Requirements: For the listing below, give the count of lines containing "from", and no other text.

- - - - - - -

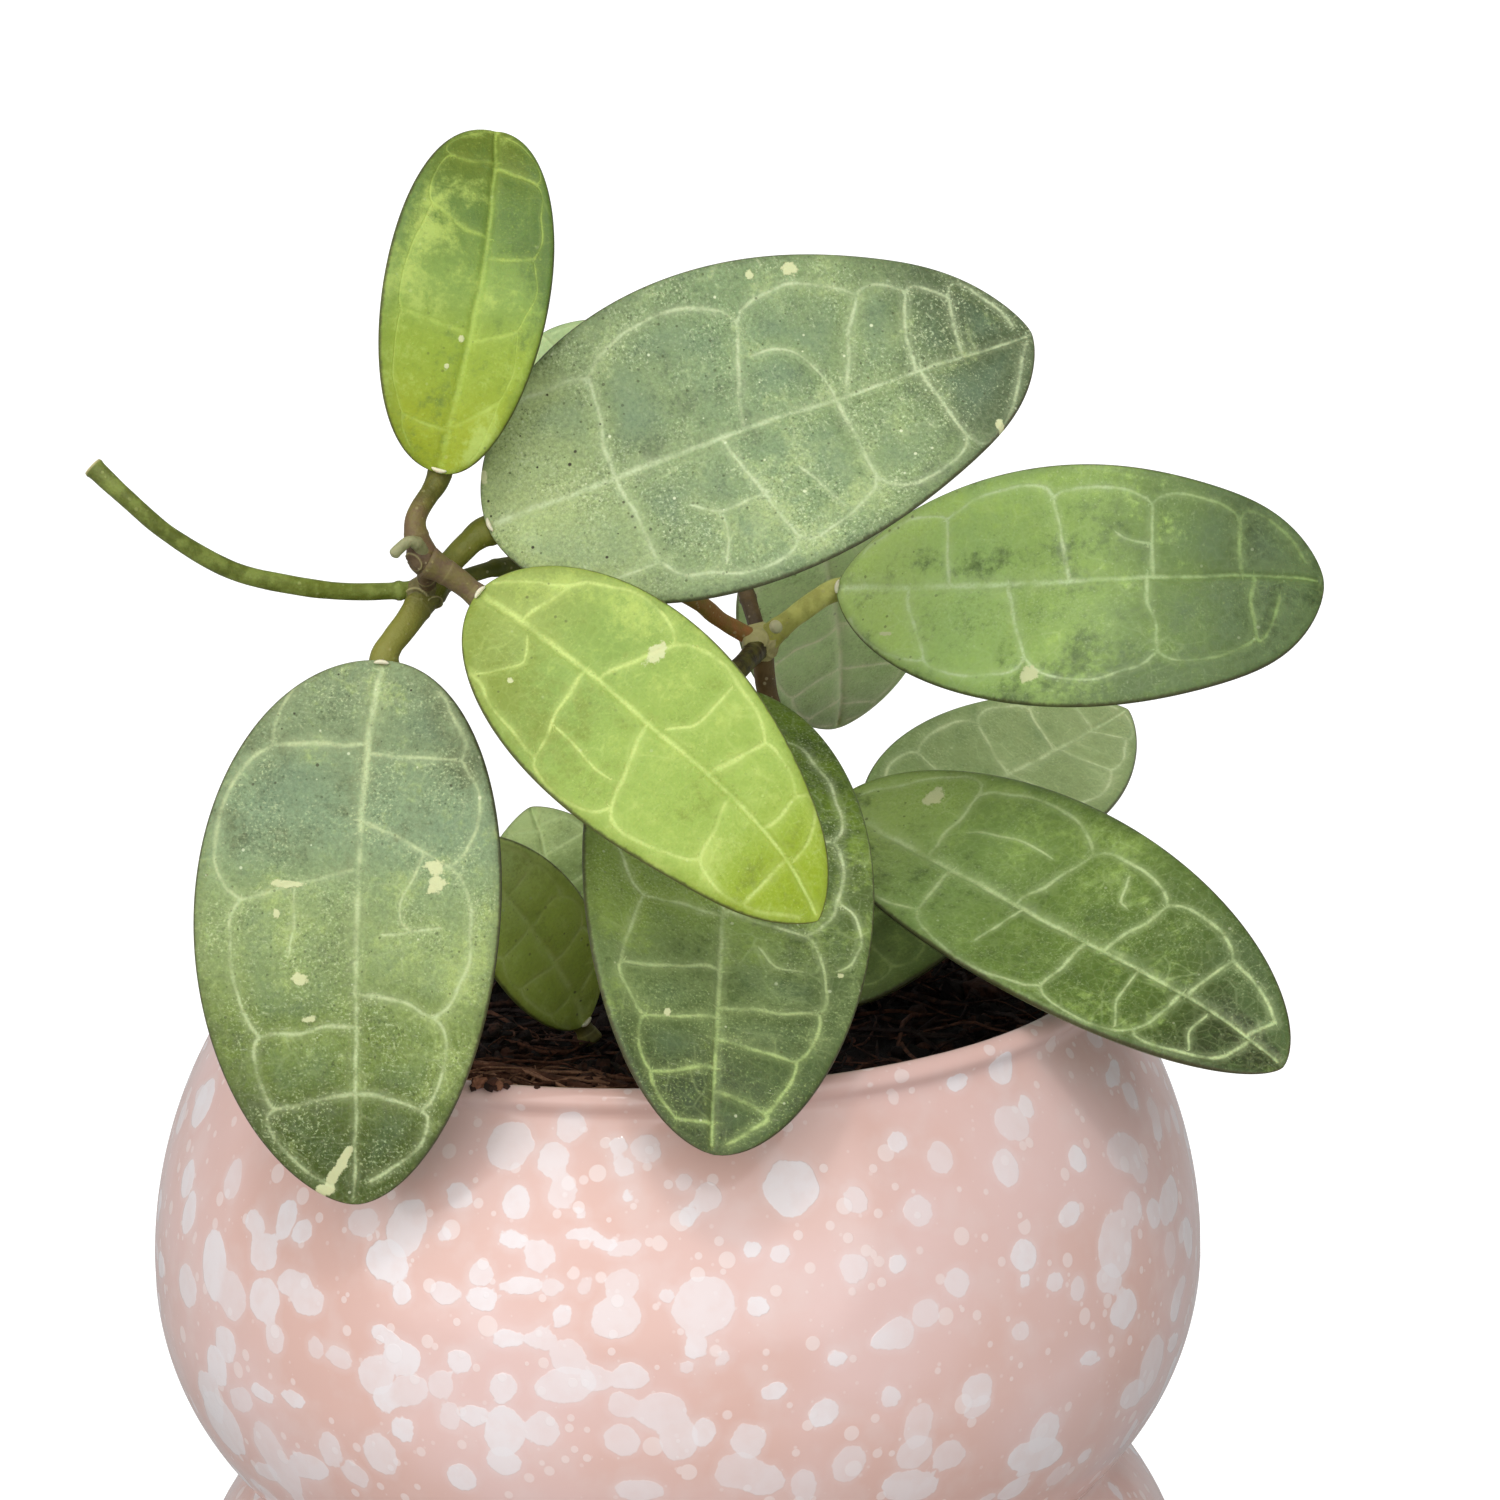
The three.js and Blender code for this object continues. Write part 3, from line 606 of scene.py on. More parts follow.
# The stems and joints
# Woody main stem, the long thin vine, the leafless runner with its cut end, short shoots, and the swollen
# joints that leaves leave from, with the pale rings of old leaf scars. They grow out of one another.

JOINTS = dict(low=((19, 0.5, 132.3), 2.2), middle=((12.4, 0.5, 154), 2.4), back=((8, 8, 168), 1.8),
              front=((-25.3, -35, 168.9), 2.5), shoot=((-25.3, -43, 173.9), 2.1))
LOW, MIDDLE, BACK, FRONT, SHOOT = (centre for centre, _ in JOINTS.values())
SKIN_GIVES = dict(Color="Color", Roughness="Float", Height="Float")

stem_skin, given = new_group(
    "stem skin", dict(Skin=(0.2, 0.2, 0.1, 1.0), Streak=(0.3, 0.3, 0.1, 1.0), Fleck=(0.6, 0.6, 0.4, 1.0), Mottle=0.5),
    **SKIN_GIVES)
place = millimetres()
patchy = cloud(place, 1.9, 4.0, 0.6)
pores = specks(place, 0.9, 0.5, 0.24, 0.5)
skin = blend(fade(patchy, 0.38, 0.66) * given["Mottle"], given["Skin"], given["Streak"])
skin = blend(pores * 0.4, skin, given["Fleck"])
skin = blend(specks(place, 1.3, 0.3, 0.14, 0.5) * 0.4, skin, "#2e2417")
give_out(Color=skin, Roughness=fade(patchy, 0.3, 0.7, 0.42, 0.6), Height=cloud(place, 0.35, 3.0) * 0.12 + pores * 0.05)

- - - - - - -

Task result: 2